Jun 28, 2006 22:54
It was at my grandmother's house today that I was reminded who I was. She was having me help her enter information into her geaneologly program in her computer. Dates of birth death and marraige flashed by as I slowly learend how to operate the ancient (OS 9) porgram full of ancient (100 years worth) information. Uh...Ella Shapira...(she would say) date of birth...April 3, 1886, trier Germany. Notes... and I would recieve some anecdote about my great gandmother. Date of death...twentieth april, 1965, Sanfransisco, California. It was actually quite interesting and enjoyable to hear about my family, and put the years, the genrations of my anscestors in perpective. Occasionally i would come across one that i knew. Ingeborg Ruth.. (I didn't know the name) That's your Father's Tante Ruthie. This one i had met, she was my favourite great aunt, at least on that side, although i hadn't actualy met very many of them. "And Ruthie's father, Fritz" She would continue "...Lets see... Date of brith 1869, Trier, Germany...i'll have to check the date later...Date of death...1944. And you can put there with question marks 'Aushcwitz, Birkinau'." She did't comment on it. She didn't point it out, or take note of the manner of her uncle's death. I didn't press fo a date. The date would be unknown. She didn't even know exaclty where it happened. There was nothing to fill in for "place of burial" Nothing else to be said aobut Uncle Fritz. She moved on immidiately, asking me to go back to Simon Shapira, but for the rest of the visit, the words that remianed prominent in my mind were, "Place of death: Auschwitz? Birkinau?" And my thoughts strayed continually to his sister Ella Shapira, What if she hadn't seen which way the wind was blowing? What if she had listened to her husband who thought that Hitler would never persecute thier family, as he had fought for the Fürer. What if her 16 year old daughter hadn't been sent away from family, home, country and native language, as one of the masses of WWII emigrants. Well, that what if was pretty clear to me, as it would mean the complete lack of my existence.

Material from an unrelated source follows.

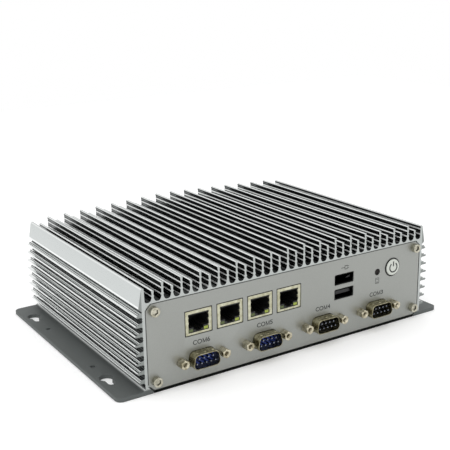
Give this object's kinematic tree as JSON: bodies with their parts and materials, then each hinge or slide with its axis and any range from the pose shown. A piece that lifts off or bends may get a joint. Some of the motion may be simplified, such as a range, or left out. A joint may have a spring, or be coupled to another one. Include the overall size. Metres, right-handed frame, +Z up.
{
  "type": "fanless industrial computer",
  "caption": "Low finned aluminium box computer with mounting ears, network, serial and USB sockets and a round power button.",
  "frame": {"origin": "middle of the footprint, on the underside", "axes": "+X runs left to right along the front panel, the front faces -Y, +Z is up"},
  "size_m": [0.22, 0.1592, 0.062],
  "materials": {
    "black_plastic": "black moulding",
    "block_aluminium": "machined block",
    "blue_plastic": "dark blue moulding",
    "board_green": "green circuit board",
    "brass": "turned brass",
    "button_plastic": "pale satin cap",
    "dark_screw": "blackened countersunk screws",
    "extrusion": "silver anodised extrusion with fine drawing lines",
    "gold": "gold-plated contacts",
    "green_plastic": "lime moulding",
    "jack_steel": "nickel-plated hexagonal screws",
    "lens": "tinted lamp lenses",
    "light_pipe": "milky light pipe",
    "nickel": "nickel-plated sheet",
    "pad_grey": "soft grey pad",
    "panel": "fine bead-blasted silver anodising",
    "pink_plastic": "pink moulding",
    "plate": "satin grey sheet",
    "screw_steel": "zinc-plated socket screws",
    "shield_nickel": "warm nickel-plated shield",
    "socket_plastic": "black moulded housing",
    "vga_plastic": "blue moulding",
    "white_plastic": "natural moulding",
    "yellow_nickel": "yellow-passivated drawn steel"
  },
  "bodies": {
    "housing": {"board_connector": "black_plastic", "board_screws": "screw_steel", "bottom_plate": "plate", "bottom_plate_screws": "dark_screw", "coin_cell": "nickel", "coin_cell_holder": "black_plastic", "com_insert_1": "black_plastic", "com_insert_2": "black_plastic", "com_insert_3": "black_plastic", "com_insert_4": "black_plastic", "com_insert_5": "blue_plastic", "com_insert_6": "blue_plastic", "com_pins": "gold", "com_shell_1": "yellow_nickel", "com_shell_2": "yellow_nickel", "com_shell_3": "yellow_nickel", "com_shell_4": "yellow_nickel", "com_shell_5": "yellow_nickel", "com_shell_6": "yellow_nickel", "dc_jack": "black_plastic", "dc_jack_contact": "nickel", "extruded_body": "extrusion", "front_panel": "panel", "front_panel_screws": "screw_steel", "heat_block": "block_aluminium", "io_board": "board_green", "jack_screws": "jack_steel", "lan_contacts": "gold", "lan_housing_1": "socket_plastic", "lan_housing_2": "socket_plastic", "lan_housing_3": "socket_plastic", "lan_housing_4": "socket_plastic", "lan_lenses": "lens", "lan_shield_1": "shield_nickel", "lan_shield_2": "shield_nickel", "lan_shield_3": "shield_nickel", "lan_shield_4": "shield_nickel", "line_out_jack": "green_plastic", "long_standoffs": "brass", "main_board": "board_green", "memory_module": "board_green", "memory_socket": "black_plastic", "mic_jack": "pink_plastic", "power_switch": "black_plastic", "processor": "nickel", "rear_panel": "panel", "rear_panel_screws": "screw_steel", "rear_usb_insert": "black_plastic", "rear_usb_shell": "nickel", "short_standoffs": "brass", "ssd_module": "board_green", "ssd_socket": "white_plastic", "status_light": "light_pipe", "thermal_pad": "pad_grey", "usb_contacts": "gold", "usb_insert": "black_plastic", "usb_shell": "nickel", "vga_insert": "vga_plastic", "vga_shell": "yellow_nickel"},
    "button": {"power_button": "button_plastic"}
  },
  "joints": [
    {"name": "power_press", "type": "slide", "parent": "housing", "child": "button", "axis": [0, 1, 0], "range_m": [0, 0.0009], "stiffness_N_per_m": 1200, "springref_m": -0.0012}
  ]
}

I never knew Ella Shapira, who died when my father was nine, and it goes without saying that everyone owes thier great Grandmother alot, but it put things into perspective to think that if it were not for this one woman's common sense, that saved her daughters from the same awful fate that took her brother, and countless cousins, I would not be alive, writing this today.
And all this becasue they light candles and thank "Adonai"and eat unusually good food every friday?
Wierd.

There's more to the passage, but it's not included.